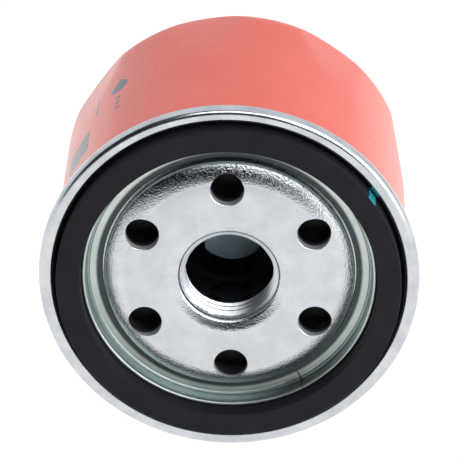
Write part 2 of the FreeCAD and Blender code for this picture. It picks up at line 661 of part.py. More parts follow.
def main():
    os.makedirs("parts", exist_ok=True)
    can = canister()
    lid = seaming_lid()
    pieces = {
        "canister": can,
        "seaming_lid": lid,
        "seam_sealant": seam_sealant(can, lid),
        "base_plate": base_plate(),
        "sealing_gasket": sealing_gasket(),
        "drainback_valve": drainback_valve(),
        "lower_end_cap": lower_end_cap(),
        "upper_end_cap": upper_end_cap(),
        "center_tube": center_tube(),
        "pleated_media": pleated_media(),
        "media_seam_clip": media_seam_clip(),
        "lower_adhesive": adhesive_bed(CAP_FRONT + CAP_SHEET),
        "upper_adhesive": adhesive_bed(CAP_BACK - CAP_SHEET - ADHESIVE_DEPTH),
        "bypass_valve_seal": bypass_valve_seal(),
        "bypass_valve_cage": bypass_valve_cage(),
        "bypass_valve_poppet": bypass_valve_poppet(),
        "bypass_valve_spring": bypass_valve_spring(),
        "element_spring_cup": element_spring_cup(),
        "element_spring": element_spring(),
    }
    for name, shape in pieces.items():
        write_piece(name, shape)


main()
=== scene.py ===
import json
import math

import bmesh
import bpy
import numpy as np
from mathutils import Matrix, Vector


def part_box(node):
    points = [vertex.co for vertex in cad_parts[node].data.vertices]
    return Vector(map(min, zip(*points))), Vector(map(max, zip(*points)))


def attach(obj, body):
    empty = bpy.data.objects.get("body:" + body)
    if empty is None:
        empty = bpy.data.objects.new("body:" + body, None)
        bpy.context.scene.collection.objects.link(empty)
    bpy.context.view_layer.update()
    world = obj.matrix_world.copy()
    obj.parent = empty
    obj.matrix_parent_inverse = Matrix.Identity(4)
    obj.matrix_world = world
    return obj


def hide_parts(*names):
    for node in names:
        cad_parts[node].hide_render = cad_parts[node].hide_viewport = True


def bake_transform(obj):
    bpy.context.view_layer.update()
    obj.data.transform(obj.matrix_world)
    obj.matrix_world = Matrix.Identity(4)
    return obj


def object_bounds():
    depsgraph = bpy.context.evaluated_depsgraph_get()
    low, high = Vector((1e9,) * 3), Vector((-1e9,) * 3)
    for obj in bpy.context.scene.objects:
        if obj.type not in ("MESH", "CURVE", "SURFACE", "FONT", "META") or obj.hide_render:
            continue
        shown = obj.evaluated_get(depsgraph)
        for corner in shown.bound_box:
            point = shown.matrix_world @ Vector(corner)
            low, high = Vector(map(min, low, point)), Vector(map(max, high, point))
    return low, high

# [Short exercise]
Your task is to give again the lines from the one containing "can = canister()" to the one containing "if obj.type not", both lines included, exactly and without anything added.

# [Final result]
    can = canister()
    lid = seaming_lid()
    pieces = {
        "canister": can,
        "seaming_lid": lid,
        "seam_sealant": seam_sealant(can, lid),
        "base_plate": base_plate(),
        "sealing_gasket": sealing_gasket(),
        "drainback_valve": drainback_valve(),
        "lower_end_cap": lower_end_cap(),
        "upper_end_cap": upper_end_cap(),
        "center_tube": center_tube(),
        "pleated_media": pleated_media(),
        "media_seam_clip": media_seam_clip(),
        "lower_adhesive": adhesive_bed(CAP_FRONT + CAP_SHEET),
        "upper_adhesive": adhesive_bed(CAP_BACK - CAP_SHEET - ADHESIVE_DEPTH),
        "bypass_valve_seal": bypass_valve_seal(),
        "bypass_valve_cage": bypass_valve_cage(),
        "bypass_valve_poppet": bypass_valve_poppet(),
        "bypass_valve_spring": bypass_valve_spring(),
        "element_spring_cup": element_spring_cup(),
        "element_spring": element_spring(),
    }
    for name, shape in pieces.items():
        write_piece(name, shape)


main()
=== scene.py ===
import json
import math

import bmesh
import bpy
import numpy as np
from mathutils import Matrix, Vector


def part_box(node):
    points = [vertex.co for vertex in cad_parts[node].data.vertices]
    return Vector(map(min, zip(*points))), Vector(map(max, zip(*points)))


def attach(obj, body):
    empty = bpy.data.objects.get("body:" + body)
    if empty is None:
        empty = bpy.data.objects.new("body:" + body, None)
        bpy.context.scene.collection.objects.link(empty)
    bpy.context.view_layer.update()
    world = obj.matrix_world.copy()
    obj.parent = empty
    obj.matrix_parent_inverse = Matrix.Identity(4)
    obj.matrix_world = world
    return obj


def hide_parts(*names):
    for node in names:
        cad_parts[node].hide_render = cad_parts[node].hide_viewport = True


def bake_transform(obj):
    bpy.context.view_layer.update()
    obj.data.transform(obj.matrix_world)
    obj.matrix_world = Matrix.Identity(4)
    return obj


def object_bounds():
    depsgraph = bpy.context.evaluated_depsgraph_get()
    low, high = Vector((1e9,) * 3), Vector((-1e9,) * 3)
    for obj in bpy.context.scene.objects:
        if obj.type not in ("MESH", "CURVE", "SURFACE", "FONT", "META") or obj.hide_render:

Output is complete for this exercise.